Technical Deep Dive: Quadruped locomotion in industrial environments is technically challenging due to slippery surfaces, obstacles, and the need for precise positioning near inspection targets. ANYmal uses a combination of model predictive control (for gait generation) and learned terrain adaptation (for handling unexpected surfaces). The ATEX certification required extensive redesign of electrical systems to prevent spark generation — a non-trivial engineering effort that creates a regulatory moat against competitors.

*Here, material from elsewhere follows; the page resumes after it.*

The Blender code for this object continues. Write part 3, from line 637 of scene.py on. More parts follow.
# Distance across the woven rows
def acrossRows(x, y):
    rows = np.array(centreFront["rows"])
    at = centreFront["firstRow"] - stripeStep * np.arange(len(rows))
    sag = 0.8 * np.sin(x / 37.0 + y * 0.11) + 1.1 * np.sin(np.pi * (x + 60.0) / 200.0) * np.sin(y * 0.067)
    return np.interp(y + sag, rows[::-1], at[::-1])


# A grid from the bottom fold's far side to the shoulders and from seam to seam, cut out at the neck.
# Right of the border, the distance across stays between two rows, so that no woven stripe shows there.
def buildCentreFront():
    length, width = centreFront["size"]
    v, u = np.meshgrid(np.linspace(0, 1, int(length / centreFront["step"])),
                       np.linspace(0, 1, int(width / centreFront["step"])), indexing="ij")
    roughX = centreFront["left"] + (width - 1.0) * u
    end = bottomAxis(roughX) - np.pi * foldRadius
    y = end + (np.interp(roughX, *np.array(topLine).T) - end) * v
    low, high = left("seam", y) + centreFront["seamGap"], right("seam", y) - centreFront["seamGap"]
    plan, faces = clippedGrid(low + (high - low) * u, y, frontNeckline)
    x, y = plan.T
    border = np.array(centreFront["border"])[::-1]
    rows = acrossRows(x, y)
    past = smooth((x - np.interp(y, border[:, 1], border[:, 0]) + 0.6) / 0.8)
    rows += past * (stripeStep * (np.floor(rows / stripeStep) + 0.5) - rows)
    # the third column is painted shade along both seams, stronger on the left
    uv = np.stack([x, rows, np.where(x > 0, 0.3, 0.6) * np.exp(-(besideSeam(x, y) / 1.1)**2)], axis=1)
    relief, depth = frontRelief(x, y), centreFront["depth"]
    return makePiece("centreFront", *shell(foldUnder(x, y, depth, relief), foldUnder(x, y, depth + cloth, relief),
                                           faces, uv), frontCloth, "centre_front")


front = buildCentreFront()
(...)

The sensor payload integration is sophisticated. ANYmal doesn’t just carry cameras; it fuses thermal imaging, acoustic analysis, and gas detection to provide comprehensive equipment health assessments. This multi-modal sensing enables predictive maintenance — identifying equipment degradation before failures occur.
Why It Matters: While humanoid robots capture headlines, quadrupeds are achieving real commercial traction in specialized applications. ANYbotics’ 200+ deployments represent genuine revenue and operational learning that most humanoid companies lack. The hazardous environment focus is smart market positioning: these are applications where robot deployment is driven by safety regulations rather than labor cost savings, creating more stable demand.

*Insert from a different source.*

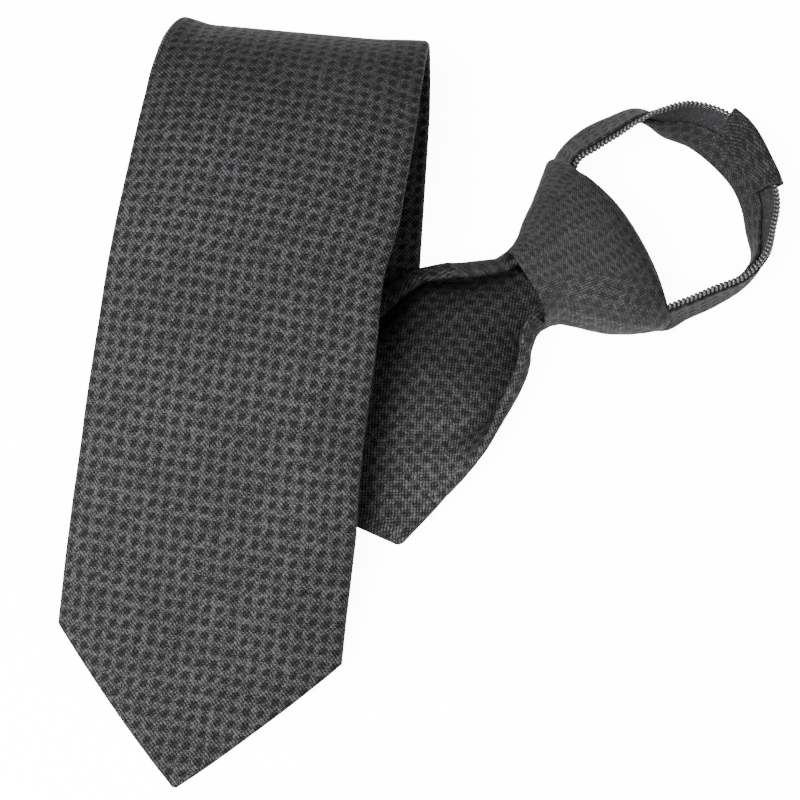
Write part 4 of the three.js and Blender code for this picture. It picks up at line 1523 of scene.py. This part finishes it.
WEAVE = Finish("charcoal_weave_cloth", (0.041, 0.041, 0.0427), (0.001, 0.001, 0.0011), 0.6,
               bump=0.0004, shine=0.06, takes_painted_shade=True)
# Copy of the blade's weave with a darker ground: partly the knot's own tone, partly painted shade.
KNOT_WEAVE_PAINTED_SHADE = Finish("charcoal_knot_cloth_painted_shade", (0.022, 0.022, 0.0229), (0.0014, 0.0014, 0.0015), 0.65)
# Copy of the blade's weave with a darker ground for the band and sleeve: partly their own tone,
# partly painted shade.
BAND_WEAVE_PAINTED_SHADE = Finish("charcoal_band_cloth_painted_shade", (0.017, 0.017, 0.0177), (0.0008, 0.0008, 0.0009), 0.65,
                    shine=0.1)
TAPE = Finish("black_tape_cloth", (0.02, 0.02, 0.021), (0.004, 0.004, 0.0045), 0.8,
              cell=(0.0008, 0.0005), bump=0.0001, lint=0.08, yarns=1.0)
COIL = Finish("black_nylon", (0.02, 0.02, 0.021), None, 0.38, bump=0.00001, shine=0.5)
METAL = Finish("dark_slider_metal", (0.2, 0.2, 0.21), None, 0.4, metallic=1.0, bump=0.00001)


def dress(thing: bpy.types.Object, material: bpy.types.Material, slot: Slot, *nodes: str) -> None:
    """Gives a piece its finish and its body, and hides the CAD nodes it stands for.

    Args:
        thing: The piece.
        material: Its finish.
        slot: Its material slot in the record; not used.
        nodes: The CAD nodes it replaces.
    """
    if not thing.data.materials:
        thing.data.materials.append(material)
    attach(thing, "root")
    if nodes:
        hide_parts(*nodes)
    LOG.info("%s: %d faces", thing.name, len(thing.data.polygons))


def main() -> None:
    """Builds the tie piece by piece."""
    logging.basicConfig(level=logging.INFO)
    groups = {"weave": MicroCheck().build(), "lint": lint_group()}
    weave, knot_weave_painted_shade, band_weave_painted_shade, tape, coil, metal = (
        finish.build(groups) for finish in (WEAVE, KNOT_WEAVE_PAINTED_SHADE, BAND_WEAVE_PAINTED_SHADE, TAPE, COIL, METAL))

    blade = Blade()
    origin = blade.frame_at(np.array(0.0))[0] * np.array([1, 1, 0])
    blade_cloth = blade.build()
    dress(blade_cloth, weave, Slot.WEAVE, "blade")

    knot_cloth = Knot(origin).build()
    dress(knot_cloth, knot_weave_painted_shade, Slot.WEAVE, "knot")

    loop = NeckLoop(NeckRun(origin))
    band = loop.band()
    dress(band, band_weave_painted_shade, Slot.WEAVE, "neck_band")
    sleeve = loop.sleeve()
    dress(sleeve, band_weave_painted_shade, Slot.WEAVE, "back_sleeve")

    tooth, tree = loop.tooth(), path_tree()
    for half in Half:
        tape_cloth = loop.tape(half)
        dress(tape_cloth, tape, Slot.TAPE, f"zip_tape_{half.value}")
        teeth = loop.coil(half, tooth, tree, coil)
        dress(teeth, coil, Slot.COIL, f"zip_coil_{half.value}")
    bpy.data.objects.remove(tooth)

    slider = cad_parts["zip_slider"]
    slider.data.materials.clear()
    slider.data.materials.append(metal)

    Studio().build()


if __name__ == "__main__":
    main()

The $60M Series B is significant validation for non-humanoid form factors. It demonstrates that investors recognize robotics value beyond the humanoid hype cycle, and that specialized robots solving specific problems can build sustainable businesses faster than generalist platforms.
My Take: ANYbotics represents the “boring but profitable” side of robotics that often gets overlooked in humanoid-focused coverage. The company’s focus on regulated industries with clear ROI metrics (safety, inspection cost reduction) creates a more predictable business model than humanoid companies pursuing general-purpose automation.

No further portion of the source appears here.